Now, in a separate article, USA Today included this near-the-end spiritual observation from Steve Jobs' biography: "The juice goes out of Christianity when it becomes too based on faith rather than on living like Jesus or seeing the world as Jesus saw it."

None of us knows exactly where Steve Jobs finally landed in his spiritual journey. But in his words about Jesus there's a glimmer of the bedrock truth that answers so many spiritual questions: it's all about Jesus. Near the time of his death, with family around him, his sister, the novelist, Mona Simpson says that his eyes widened and he exclaimed, "OH WOW, OH WOW, OH W O W! Makes one wonder where his spirituality led him, huh?

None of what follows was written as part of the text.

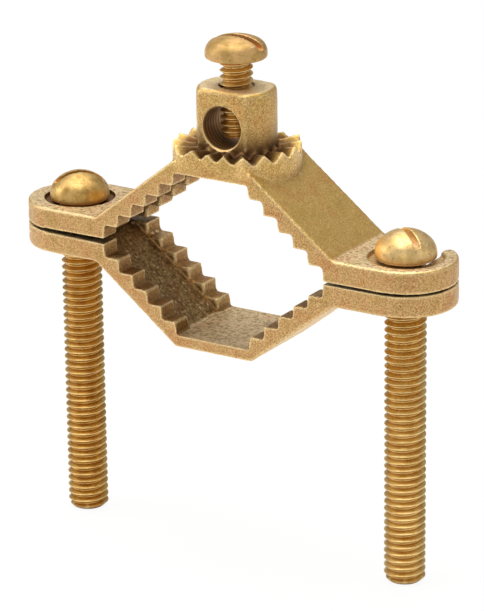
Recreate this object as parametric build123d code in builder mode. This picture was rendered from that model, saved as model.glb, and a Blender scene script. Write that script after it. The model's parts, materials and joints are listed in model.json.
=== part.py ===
from build123d import *

import os
from math import atan2, degrees, radians, tan

os.makedirs("parts", exist_ok=True)

# Earth rod clamp: two cast jaws drawn together by two clamp screws, with a terminal lug for
# the earth wire on top of the upper jaw. Millimetres, +Z up. X runs from screw to screw and Y
# along the rod or pipe. The origin is the centre of the grip, on the parting plane between
# the jaws.

# --- Driving dimensions ------------------------------------------------------------------

# Both jaws
screw_spacing = 71.6  # between the clamp screws' axes
jaw_width = 19.3  # along the rod; the ears end in half rounds of this width
left_ear_reach = 0.35  # by which the left ears' ends stand out past half rounds about the screw
web_height = 18.2  # parting plane to the outer face of a jaw's web
web_thickness = 2.3
web_outer_width = 16.6  # the web's outer face, between the two bends
leg_run = 17.6  # from a web bend to an ear bend, along X
ear_height = 4.4  # parting plane to an ear's outer face
left_gap_inner = 1.04  # between the jaws' left ears, beside the grip
left_gap_outer = 0.34  # between the jaws' left ears, at their outer ends
right_gap_inner = 0.54  # the right screw is drawn up further, so the right ears stand closer
right_gap_outer = 0.3
ear_bend_radius = 3.0  # outside, where a leg runs into an ear
web_bend_radius = 1.2  # outside, where a leg runs into the web

# Gripping teeth: stairs in two rows on each leg, with a smooth trough between the rows
tooth_count = 6
tooth_run = 3.15
first_tooth = 7.9  # from the middle of the jaw to the face of the innermost tooth
tooth_lean = 0.3  # by which a tooth's upright face leans back
tooth_row_width = 4.5
trough_depth = 0.35  # of the trough's floor below the line through the tooth roots
tooth_crest_radius = 0.4

# Ears of the upper jaw: a round hole on the left, a hook open to the rear on the right
seat_radius = 6.85  # shallow counterbore under a screw head
seat_depth = 0.8
ear_hole_radius = 5.1
hook_slot_width = 8.4  # lets the right clamp screw swing out to the rear
hook_tip_radius = 1.1

# Clamp screws
clamp_screw_diameter = 7.8
clamp_screw_length = 63.5  # under the head
clamp_head_diameter = 11.4
clamp_head_rim = 0.9  # straight band below the dome
clamp_head_dome = 4.45
head_lift = 0.6  # by which a head stands above its seat before it is tightened
running_clearance = 0.06  # radial, of a screw in its threaded hole
tip_chamfer = 0.8

# Crown: a ring of radial teeth round the foot of the lug
crown_radius = 12.0
crown_tooth_count = 18
crown_step = 0.95  # from the web's outer face to the bottoms of the grooves
crown_groove_depth = 2.25
crown_groove_angle = 90.0
crown_phase = -93.0  # direction of one crest, from +X

# Terminal lug and its screw
lug_radius = 7.5
lug_depth = 11.0  # between the front and rear flats
lug_top_radius = 1.0
wire_hole_radius = 4.1
wire_hole_floor = 1.3  # from the bottoms of the crown's grooves up to the wire hole
lug_roof = 2.95  # from the wire hole up to the lug's top
terminal_screw_diameter = 6.2
terminal_screw_length = 15.3  # under the head
terminal_head_diameter = 11.6
terminal_head_rim = 0.9
terminal_head_dome = 3.3
terminal_head_lift = 5.3  # from the lug's top to the underside of the head
mouth_chamfer = 0.3

# Heads of the three screws, each with its slot turned as its screw stands
dome_side_share = 0.8  # radius of a dome's side, as a share of the dome's height
slot_width = 1.15
slot_depth = 2.3
left_slot_turn = 42.0
right_slot_turn = 145.0
terminal_slot_turn = 0.0

# --- Sizes that follow -------------------------------------------------------------------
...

Christianity, the religion, has never been the issue, although many have been unable or unwilling to separate Jesus from the religion that's about Him. But Jesus made it all about Him, and Him alone, in that simple two-word invitation He extended over and over again, "Follow Me." Jesus never said "follow My religion" or "follow My followers." He didn't say "follow My rules." He didn't say, "follow My leaders." No, the only reason to turn away from Jesus is if you've got a problem with Jesus.
And as for "seeing the world as Jesus saw it," He saw it broken because people walk past the wounded, all absorbed with themselves, as in the story of the Good Samaritan. He saw the world as cold, and lonely, and twisted, because every man has chosen to ignore the Manufacturer's instructions and to become our own god for our own life. And that has brought us a world of bleeding families, greedy hoarding that produces global hungering, and an endless drama of people being used, abused, and walked on.

And what about those starving children? Jesus said when we reach for them to help them, "whatever you did for one of the least of these brothers of Mine, you did for Me." And our word for today from the Word of God, Matthew 25:40, tells us that, "whatever you did not do for one of the least of these, you did not do for Me." Jesus is so personally identified with the hurting people of our world that He takes our treatment of them as our treatment of Him, with eternal consequences.

This Jesus that it's all about came here, in the Bible's words, as "a man of sorrows, familiar with suffering...pierced for our transgressions...crushed for our iniquities" (Isaiah 53:3, 5). This is the God who leaves the throne to die on the cross. He's a God you can believe in. He's a God who stands alone above all the wannabe gods of earth's spiritual pantheon. And ultimately, we find in Jesus the only man of the billions who've lived, who has come back from the grave and who promised eternal life to all those who would "follow Me."

And the question is “On this side of eternity, while you still can decide, have you ever made this Jesus your Jesus?” Can you imagine Him calling your name today as He says, "follow Me"? He died for you. He's risen from the dead to prove that He can give you eternal life. Now He waits for you to reach out and say, "Jesus, I'm Yours."

These are just a few of the questions that this Lenten season and more, our journey through it emphasizes. Just be REminded: Behind all the fog of all those "sophisticated" spirituality’s and the dueling religions of our world stands one real God, one real Savior. He's the God who hung on a cross.